The future, as Cisco Systems sees it: 1.4 zettabytes, 3.6 billion internet users, over 19 billion global network connections in total. And this adds up to one big IT headache if organizations don’t get proactive and ahead of the enterprise communication game, notes one industry executive.
At the recent Canadian Telecom Summit in Toronto, Cisco’s global service provider network marketing vice president Doug Webster noted that this would be the reality in the near future: global IP traffic, as projected by the company’s latest Visual Networking Index Forecast (VNI), is expected to triple by the year 2017. In particular, expect the average fixed broadband speed to jump 3.5-fold — 11.3 Mbps to 39 Mbps — in the space of less than five years.
Content Delivery Networks (CDNs) will carry over half of internet traffic in 2017, traffic from wireless and mobile devices will exceed traffic from wired devices by 2016, and business internet traffic will grow at a faster pace than IP WAN, are just a few key findings of the Cisco VNI.
These numbers on the surface might seem a bit aggressive, but if history is a guide they just might not be far off the mark, said Webster, adding that the fact the industry is now speaking in terms of zettabytes – a whopping thousand exabytes or a million terabytes – speaks to the rapid growth of global network traffic.
A “Tsunami” Of Data
“To put it into perspective, 1.4 zettabytes is equal to about 1 billion DVDs streaming every single day for a year. It’s a massive amount of data. What this means is that by 2017 alone, service providers around the globe are going to be dealing with more data that has ever gone across their wires in the history of the internet between 1984 to last year alone.”

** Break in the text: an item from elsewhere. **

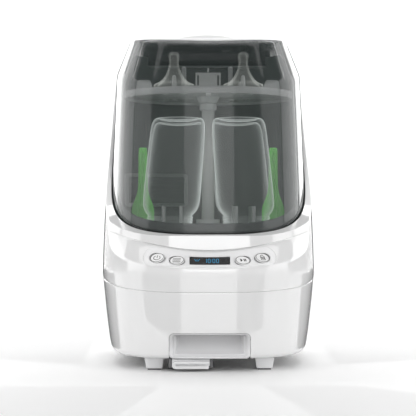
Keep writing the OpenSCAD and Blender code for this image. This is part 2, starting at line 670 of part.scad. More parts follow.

This “tsunami” of data naturally means challenges from a Canadian perspective. The amount of network activity in Canada is strong — and while the number of users will grow, the internet traffic generated by handsets, notebook cards, and mobile broadband gateways will occur at an even faster rate: Within five years, Cisco projects that Canadian users will be increasing network use by 154 per cent, largely driven by demand for high-definition video content streams.
“The faster the network, the more value it gives us, the more convenience it provides. And therefore it increases the propensity to use the network even more. It’s a self-fulfilling prophecy: increase the speed and people use it more and more,” he said.
The Power of the Connected Network
So what does this all mean? It means that the next generation network is all about being connected: Globally, M2M [machine-to-machine] connections will grow threefold, from 2 billion in 2012 to six billion by 2017, according to the Cisco report.
Video content is the current and future king, Webster says, and a reality that companies should anticipate in improving corporate communication while extending and expanding the IP network. The network should be thought of in a holistic sense, he added, meaning that the mobile experience shouldn’t be seen as something separate to the overall experience.
“The reality is, the commonality between mobile and the fixed network have never been more clear,” said Webster. Canadian service providers have been up to the challenge of building out networks that reduce latency while enabling faster communication and applications, he added. It’s now up to Canadian firms to leverage the technology to carve out that competitive edge.
“That’s going to be particularly important for application developers and overall content developers — their fates are very much intertwined with the service providers in order to have a strong and effective experience.”
For example, an organization with a dedicated enterprise content delivery network can potentially have a clear competitive edge — in terms of strong hardware support and server technology that is up to the task of facilitating high-quality video streaming and cloud applications across the business.
“Video (in particular) is becoming a large part of every network experience. Increasingly, it’s about immersive applications, immersive communications and experiences. Our tolerance for bad voice is much higher than our tolerance for bad video,” said Webster. “Quality of service comes very much in the picture. It’s not about just capacity, but about what type of intelligence is on the network during delivery.”